Vendredi 9, 5 heures. — Jérusalem, Hôtel de Palmyre. — En revenant de chez M. Botta, où nous avons rencontré des messieurs alsaciens.

JÉRUSALEM[1].

11 août 1850.

Voilà le troisième jour que nous sommes à Jérusalem, aucune des émotions prévues d’avance ne m’y est encore survenue : ni enthousiasme religieux, ni excitation d’imagination, ni haine des prêtres, ce qui au moins est quelque chose. Je me sens, devant tout ce que je vois, plus vide qu’un tonneau creux. Ce matin, dans le Saint-Sépulcre, il est de fait qu’un chien aurait été plus ému que moi. À qui la faute, Dieu de miséricorde ? à eux ? à vous ? ou à moi ? À eux, je crois, à moi ensuite, à vous surtout. Mais comme tout cela est faux ! comme ils mentent ! comme c’est badigeonné, plaqué, verni, fait pour l’exploitation, la propagande et l’achalandage ! Jérusalem est un charnier entouré de murs ; la première chose curieuse que nous y ayons rencontrée, c’est la boucherie.
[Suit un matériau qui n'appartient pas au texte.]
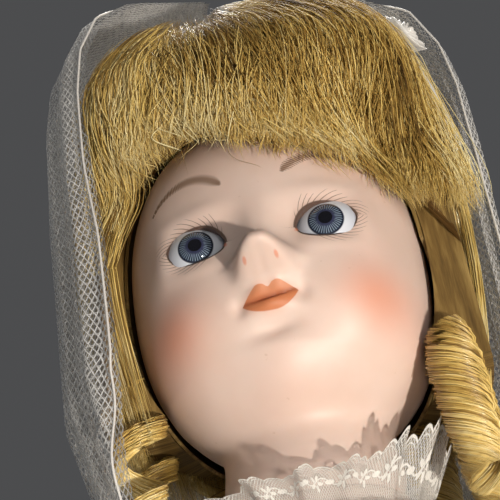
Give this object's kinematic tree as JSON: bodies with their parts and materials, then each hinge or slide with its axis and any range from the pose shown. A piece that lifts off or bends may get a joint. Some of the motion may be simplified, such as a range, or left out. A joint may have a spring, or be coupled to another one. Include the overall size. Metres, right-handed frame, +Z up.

Dans une sorte de place carrée, couverte de monticules d’immondices, un grand trou ; dans le trou, du sang caillé, des tripes, des m....., des boyaux noirâtres et bruns, presque calcinés au soleil, tout

  1. Copie du carnet de route. Ces notes n’ont pas été mises au net. Voir Correspondance, I, p. 432 et suivantes.